Она вышла, и через некоторое время до него донеслось, как в большой комнате она разговаривает с собакой.
…Никто не молодеет, это точно!.. Что они станут делать, когда их время выйдет окончательно и они больше не будут пригодны для оперативной работы?.. Нет, есть, конечно, некие аналитические отделы, службы сбора информации и всякое такое, где постаревшие агенты находят себе занятия! И что с того? В работе ради заработка ни один из них не нуждался – их долго и тщательно учили преуспевать практически на любом поприще, и Макс точно знал, что сделать какую угодно карьеру совсем не сложно. Есть элементарные законы психологии, и если их соблюдать, вожделенная карьера, гарцующая в отдалении, как дикая лошадь, быстро окажется прирученной, взнузданной и стреноженной!..
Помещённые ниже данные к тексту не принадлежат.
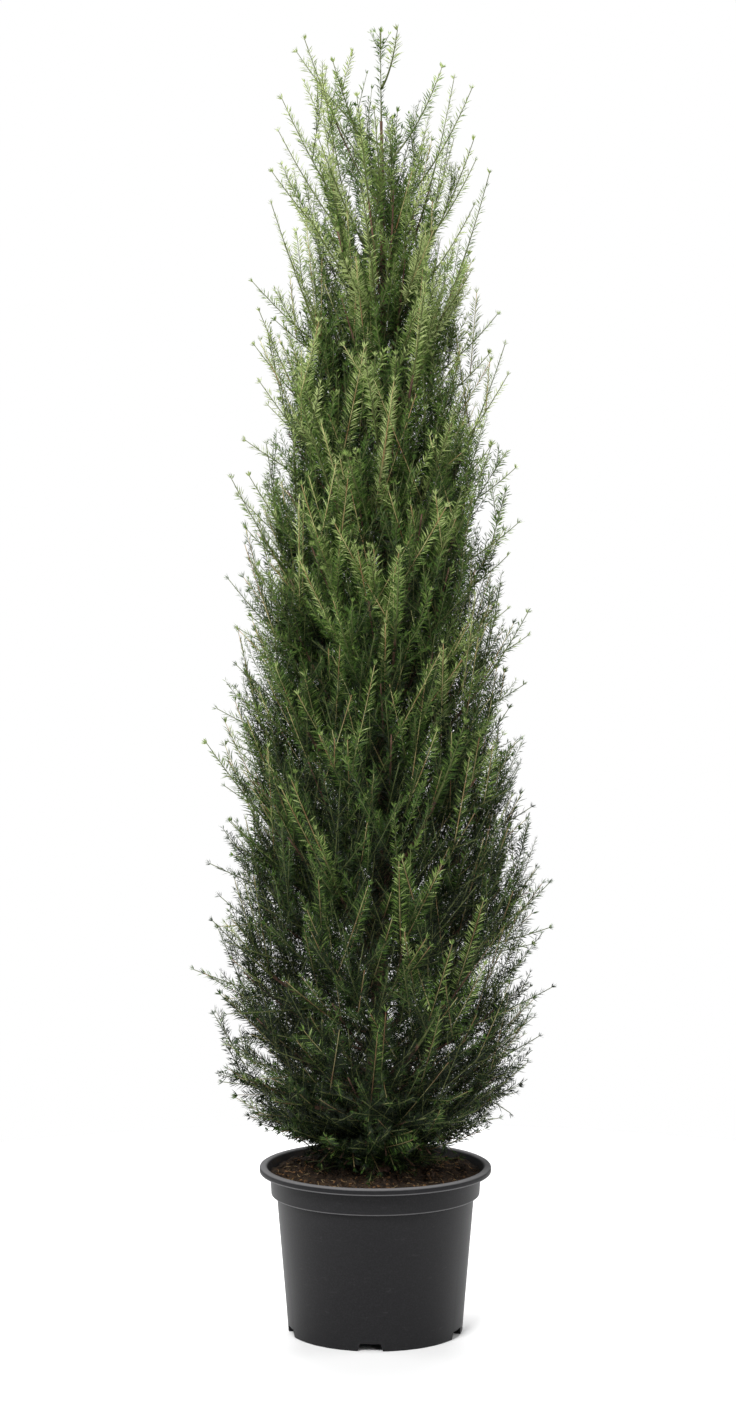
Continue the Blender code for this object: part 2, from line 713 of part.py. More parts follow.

…И всё же. Что они станут делать?.. Звонить друг другу по телефону? Вместе отдыхать в санаториях? Писать мемуары – гриф «Для служебного пользования»?
Почему-то Макс никогда не представлял себе жизнь «после», ему это и в голову не приходило. Как никогда не представлял себе, что с ним будет после смерти родителей!
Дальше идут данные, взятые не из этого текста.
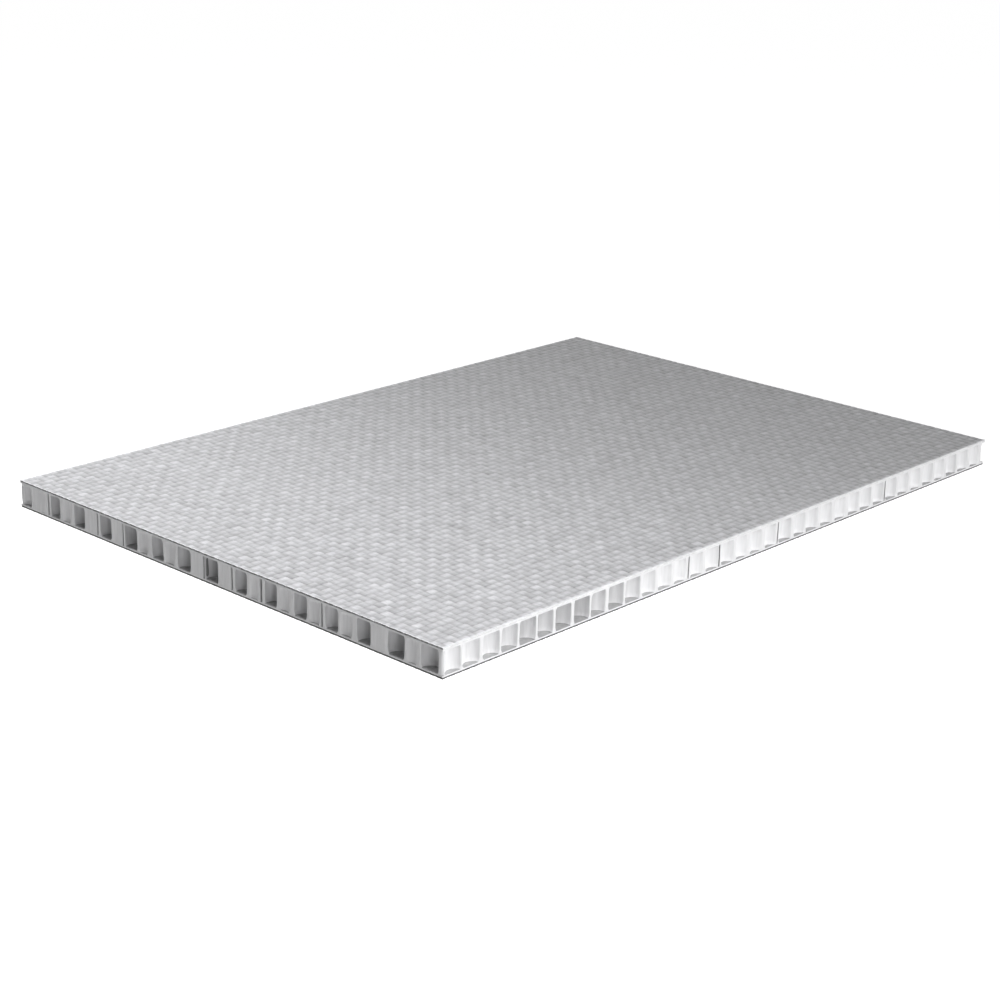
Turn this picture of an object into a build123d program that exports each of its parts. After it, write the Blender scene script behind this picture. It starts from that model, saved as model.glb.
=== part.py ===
from build123d import *
import math
import os

# Sandwich panel: a tubular polypropylene honeycomb between two woven face sheets.
# The origin is the middle of the underside, X runs along the long edges and Z is up.
# All sizes are in millimetres.

# Overall size and the layers, from the outside in
panel_length = 297.0
panel_width = 210.0
sheet_thickness = 0.6
film_thickness = 0.5
core_height = 7.8

# Honeycomb tubes, standing on end in staggered rows along X
tube_pitch = 8.165
tube_wall = 0.37
weld_overlap = 0.35
first_row_inset = -1.15
first_tube_inset = 4.24

# Weave of the face sheets: one ridge for each roving
roving_pitch = 3.3
groove_width = 0.9
groove_depth = 0.12

# Derived sizes of one tube and of the three-sided pocket between three tubes
row_pitch = tube_pitch * math.sqrt(3) / 2
tube_radius = (tube_pitch + weld_overlap) / 2
bore_radius = tube_radius - tube_wall
pocket_inradius = tube_pitch / math.sqrt(3) - tube_radius
pocket_reach = 2 * pocket_inradius
pocket_setback = row_pitch / 3

# Derived levels, measured up from the underside
bottom_film_level = sheet_thickness
core_level = bottom_film_level + film_thickness
top_film_level = core_level + core_height
top_sheet_level = top_film_level + film_thickness
panel_thickness = top_sheet_level + sheet_thickness


def tube_axes():
    """Axes of all the tubes that the panel holds or cuts, row after row"""
    front = -panel_width / 2 + first_row_inset
    left = -panel_length / 2 + first_tube_inset
    row_count = math.ceil(panel_width / row_pitch) + 3
    column_count = math.ceil(panel_length / tube_pitch) + 4
    axes = []
    for row in range(-1, row_count):
        stagger = tube_pitch / 2 * (row % 2)
        for column in range(-2, column_count):
            axes.append((left + stagger + column * tube_pitch, front + row * row_pitch))
    return axes


def crosses_edge(x, y, reach):
    """True where a round bore of that radius is cut open by an edge of the panel"""
    meets = abs(x) < panel_length / 2 + reach and abs(y) < panel_width / 2 + reach
    clear = abs(x) < panel_length / 2 - reach and abs(y) < panel_width / 2 - reach
    return meets and not clear


def inside_panel(point):
    """True for a point within the outline of the panel"""
    return abs(point[0]) < panel_length / 2 and abs(point[1]) < panel_width / 2


def beside(centre, distance, heading):
    """The point at a distance from a centre, in a direction given in degrees"""
    turn = math.radians(heading)
    return (centre[0] + distance * math.cos(turn), centre[1] + distance * math.sin(turn))


def corner_tip(x, y):
    """The tip of a panel corner, which falls out where one cell opens on both of its edges"""
    to_side = panel_length / 2 - abs(x)
    to_end = panel_width / 2 - abs(y)
    if not (0 < to_side < bore_radius and 0 < to_end < bore_radius):
        return []
    middle = Pos(math.copysign(abs(x) + to_side / 2, x), math.copysign(abs(y) + to_end / 2, y))
    return [middle * Rectangle(to_side, to_end)]


def cut_bores():
    """The round cells that the saw has opened"""
    cuts = []
    for x, y in tube_axes():
        if crosses_edge(x, y, bore_radius):
            cuts.append(Pos(x, y) * Circle(bore_radius))
            cuts += corner_tip(x, y)
    return cuts


def pocket(centre, heading):
    """The three-sided gap between three welded tubes, with one corner towards the heading"""
    corners = [beside(centre, pocket_reach, heading + turn) for turn in (0, 120, 240)]
    if len({inside_panel(corner) for corner in corners}) == 1:
        return []
    return [Polygon(*corners, align=None)]


def cut_pockets():
    """The gaps between the tubes that the saw has opened, two beside each tube"""
    cuts = []
    for x, y in tube_axes():
        middle = x + tube_pitch / 2
        cuts += pocket((middle, y + pocket_setback), -90)
        cuts += pocket((middle, y - pocket_setback), 90)
    return cuts


def honeycomb_core():
    """The tube block, with every cell and gap along its four sawn edges open"""
    outline = Rectangle(panel_length, panel_width)
    section = outline - cut_bores() - cut_pockets()
    return Pos(0, 0, core_level) * extrude(section, core_height)


def bond_film(level):
    """One flat layer of fused polypropylene"""
    return Pos(0, 0, level) * extrude(Rectangle(panel_length, panel_width), film_thickness)


def face_sheet():
    """One woven sheet lying on Z = 0, with a groove between each two ridges of its top"""
    half_count = math.floor(panel_width / 2 / roving_pitch + 0.5)
    lip = groove_width / 2
    groove = Polygon((-lip, 0), (0, -groove_depth), (lip, 0), align=None)
    places = [(i + 0.5) * roving_pitch for i in range(-half_count, half_count)]
    section = Rectangle(panel_width, sheet_thickness, align=(Align.CENTER, Align.MIN))
    section -= [Pos(place, sheet_thickness) * groove for place in places]
    across = Plane(origin=(-panel_length / 2, 0, 0), x_dir=(0, 1, 0), z_dir=(1, 0, 0))
    return extrude(across * section, panel_length)


def panel_layers():
    """The five bonded layers, by node name"""
    upper = Pos(0, 0, top_sheet_level) * face_sheet()
    lower = Pos(0, 0, sheet_thickness) * Rot(180, 0, 0) * face_sheet()
    return {
        "bottom_face_sheet": lower,
        "bottom_bond_film": bond_film(bottom_film_level),
        "honeycomb_core": honeycomb_core(),
        "top_bond_film": bond_film(top_film_level),
        "top_face_sheet": upper,
    }


os.makedirs("parts", exist_ok=True)
for name, layer in panel_layers().items():
    layer.label = name
    export_step(layer, f"parts/{name}.step")
    print(name, "solids", len(layer.solids()), "volume", round(layer.volume, 1))
print("panel thickness", round(panel_thickness, 3))
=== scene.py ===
import math

import bpy
import numpy as np
from mathutils import Matrix, Vector


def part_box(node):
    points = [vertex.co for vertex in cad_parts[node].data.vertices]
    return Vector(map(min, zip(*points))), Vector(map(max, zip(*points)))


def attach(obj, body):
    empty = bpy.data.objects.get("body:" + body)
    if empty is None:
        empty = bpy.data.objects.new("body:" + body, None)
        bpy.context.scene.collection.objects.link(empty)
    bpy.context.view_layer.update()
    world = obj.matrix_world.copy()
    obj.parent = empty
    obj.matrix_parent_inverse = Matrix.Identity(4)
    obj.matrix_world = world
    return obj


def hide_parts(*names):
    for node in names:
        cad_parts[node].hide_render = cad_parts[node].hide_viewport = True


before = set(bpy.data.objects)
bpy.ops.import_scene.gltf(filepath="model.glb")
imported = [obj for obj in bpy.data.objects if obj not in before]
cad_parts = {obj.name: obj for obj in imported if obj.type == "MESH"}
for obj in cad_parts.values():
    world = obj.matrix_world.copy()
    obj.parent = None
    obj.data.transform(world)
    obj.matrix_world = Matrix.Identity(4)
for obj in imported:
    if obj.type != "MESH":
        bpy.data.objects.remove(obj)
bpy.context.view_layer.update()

# The panel's own sizes, read from the frame and turned into millimetres
MM = 0.001
TOP_LOW, TOP_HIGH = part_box("top_face_sheet")
BASE_LOW, BASE_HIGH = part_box("bottom_face_sheet")
CORE_LOW, CORE_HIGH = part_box("honeycomb_core")
HALF_LENGTH = TOP_HIGH[0] / MM
HALF_WIDTH = TOP_HIGH[1] / MM
LENGTH = 2 * HALF_LENGTH
WIDTH = 2 * HALF_WIDTH
SHEET = (TOP_HIGH[2] - TOP_LOW[2]) / MM
CORE_BASE = CORE_LOW[2] / MM
CORE_HEIGHT = (CORE_HIGH[2] - CORE_LOW[2]) / MM

# Weave of the face sheets, in millimetres
ROVING_ALONG_Y = 3.25         # spacing along X of the rovings that run along Y
ROVING_ALONG_X = 3.3          # spacing along Y of the rovings that run along X
SPACING_SCATTER = 0.035       # how uneven the spacing is, as a share of it
PAD_STEPS = (0.0, 0.1, 0.5, 0.9)     # where each roving's width is sampled
DIVE = 0.2                    # how far an upper roving falls towards its ends
DIVE_POWER = 0.85             # a power below 1 makes its crown flatter than a sine wave
GROOVE = 0.12                 # how deep the slit beside it is
GROOVE_POWER = 0.06           # so low that the roving is nearly flat across, and steep at its sides
PAD_SINK = 0.04               # how much lower a pad lies at most, by chance
PAD_LEAN = 0.06               # how much a pad leans, by chance
DEEPEST = 0.5 * SHEET         # no point of the weave lies lower than this
ROVING_WANDER = 0.16          # how far a roving strays from a straight line
WANDER_WAVES = ((61.0, 0.5), (23.0, 0.32), (9.5, 0.18))     # each wave's length, and its share
WANDER_FADE = 3.0             # the straying ends over this distance from the rim

# Tone of the weave, from 0 for the darkest slit to 1 for the pale rim; it holds painted shade in the slits,
# a painted sheen on the rovings along Y and a painted highlight on the rim
CREST_TONE = 0.65
# painted shade: how much darker the weave is painted towards its slits
SLIT_PAINTED_SHADE = 0.5
TONE_SCATTER = 0.045
ROVING_PAINTED_SHEEN = 0.055       # painted sheen: how much paler the rovings along Y are painted than those along X
# the rim's tone: a pale sawn burr with a painted highlight
RIM_BURR_AND_PAINTED_HIGHLIGHT = 1.0

# Rim and cut edge of the face sheets, in millimetres
RIM_WIDTH = 0.3               # the pale burr that the saw left along the rim, with a painted highlight on it
RIM_CLEARANCE = 0.12          # no other grid line lies nearer to the burr
RIM_DEPTH_SHARE = 0.6         # the weave is shallower in the burr
TOP_UNDERCUT = 0.06           # how far the top sheet's edge slopes in towards its underside
BASE_BEVEL = 0.04             # how far the bottom sheet's edge slopes in towards the floor
TORN_LEVEL = 0.55             # the ragged line along the cut edge, as a share of the way through
TORN_SCATTER = 0.12

# Honeycomb, in millimetres from the front left corner of the panel
TUBE_PITCH = 8.165
ROW_PITCH = TUBE_PITCH * math.sqrt(3) / 2
RIM_ZONE = 2 * TUBE_PITCH     # tubes farther from every edge can't meet the rim
FIRST_TUBE = 4.24             # place along X of the first tube in the even rows
FIRST_ROW = -1.6              # place along Y of the front row, whose axes lie outside the panel
BORE = 3.68                   # inner radius of a tube
BORE_SPREAD = (0.97, 1.02)    # by chance, a bore has a share of that between these two
LEFT_BORE_SPREAD = (0.84, 1.04)      # the bores that the left edge cuts through are less even
LEFT_COLUMN = 2.0             # their axes are this near to that edge
LEFT_END = 8.0                # and farther than this from its corners
TUBE_OVAL = (0.0, 0.035)      # how far a bore is oval, three-sided and six-sided, as shares of it
TUBE_THREE = (0.0, 0.02)
TUBE_SIX = (0.008, 0.022)
AXIS_SCATTER = 0.26           # how far a tube stands from its place, by chance
AXIS_SCATTER_MOST = 0.5       # but never farther than this
LEAN_SCATTER = 0.14           # how far its top stands from above its foot
THINNEST_WALL = 0.5           # between two opened tubes
THINNEST_GAP_WALL = 0.22      # beside an opened gap
SHRINK = 0.97                 # one step in narrowing two tubes that stand too close
SHRINK_ROUNDS = 12
NARROWEST_MOUTH = 0.35        # a cell that opens less than this stays closed
MOUTH_ROUNDING = 0.14         # how far a cell's rounded mouth reaches along the rim
MOUTH_WALL_SHARE = 1 / 3.5    # but never more than this share of the wall beside it
CORNER_ROUNDING = 1.2         # how much of each side is rounded off at the core's corners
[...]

Они должны были жить вечно – у них не получилось.
– Завтрак готов, Макс.
В расписной пиале была ложка овсянки с орехами и мёдом. На тарелке солёный творог с кинзой и укропом, завёрнутый в тонкий лаваш. В плошке жареный арахис. В чайнике чай.
Овсянка была воздушна и приветлива, как сливочные июльские облака.
Макс проглотил ложку и спросил:
– Где ты всему этому научилась?
– Бабушка научила, – отозвалась Джахан. – Она считала, что женщина должна уметь всё – и шелка носить, и глину месить. Вот тогда она настоящая женщина!.. И она очень гордилась моей профессией. Считала, что это самое лучшее для девушки.
Макс взглянул на Джахан:
– А какая у тебя профессия? По бабушкиной версии?
Та улыбнулась:
– Я врач, Макс.
– А-а.
В дверях показался пёс, видимо, привлечённый звуками и запахами завтрака. Всем видом он выражал сомнения в том, что его примут и покормят. Опущенный хвост свисал почти до пола и не шевелился.
Джахан положила ему в миску овсянки, а сверху ещё вывалила полбанки тушёнки.
Пёс подошел, понюхал – они наблюдали за ним. Повернулся и посмотрел на них с изумлением. Потом снова уставился в миску. Хвост дрогнул и качнулся из стороны в сторону. И ещё раз, посильнее.
– Мы его смущаем, – сказала Джахан и отвернулась.
Пёс принялся жадно есть. Уши у него вздрагивали, и по бокам как будто прошла волна. Смотреть было неловко, Макс тоже отвернулся.
– Куда мы его денем?
– Хабаров решит, это его собака. Нет, не так. Это собака дяди Саши, и он поручил её заботам Хабарова.
– А есть возможность поручить её заботам дяди Саши обратно?
– Я не знаю, – призналась Джахан.
Они допили чай и разошлись, уговорившись встретиться у Даши в номере, если до вечера ничего не случится.
Первым делом сразу после завтрака Даша на своём самокате угодила в дорожно-транспортное происшествие.
Усатый мужик на «Газели», сбивший её на пешеходном переходе, махал руками и орал как резаный. Даша рыдала и не могла ступить на ногу. Целёхонький самокат валялся рядом. Толпа, моментально собравшаяся вокруг них, попеременно сочувствовала то шофёру – совсем оборзели эти молодые, сами под колёса бросаются, по сторонам не смотрят, небось в телефон пялилась, вот и допялилась! – то Даше – гоняют, сволочи, как хотят, правил никаких не соблюдают, вон и переход для них не указ, а если б коляску с младенцем сбил?!